If the next cut “Hieronymus Bosch” does anything right out of the gate, it would be the proof that there is a more serious artist worth exploring, among other things about Moffat which could use some investigating more of them same. This track is quite the work of art which might even benefit from a reworking in the future, as it seems to have wings to fly in a more electric direction. One thing is for sure, I was taken to another place the first time I heard these tracks, and this one stands out as much as any other.
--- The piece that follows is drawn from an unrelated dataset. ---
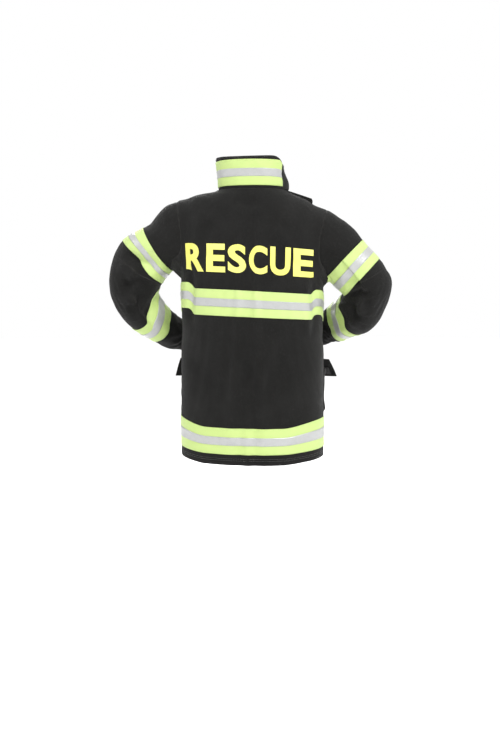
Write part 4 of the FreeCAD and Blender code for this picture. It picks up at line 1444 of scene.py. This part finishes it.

I also noticed the epic magnum opus hiding on the EP, in the sleeper track “Washing The Dishes” being worth the price of admission alone. This is a song for which Danny Moffat can be proud of in every way, with everything from the descriptive mundane lyrics to the brilliant acoustic guitar work on display. I like this song the most and give it top marks out of all to be heard on In The Garden. You start to feel the influences and hear the experience level of Moffat, as well as noticing the quality of production behind it.
The EP closes with one of the more interesting cuts with the esoteric “In Between the Seasons” helping to more graphically depict the times in which it was recording during, and practically for. The conclusion of the one is similar to the previous song is how it shows the chops of the artist along with where he’s coming from in every department as an artist. It makes you glad to hear what is out there in one of the most trying times in world history from someone where the mountains are high and the valleys are low, so to speak.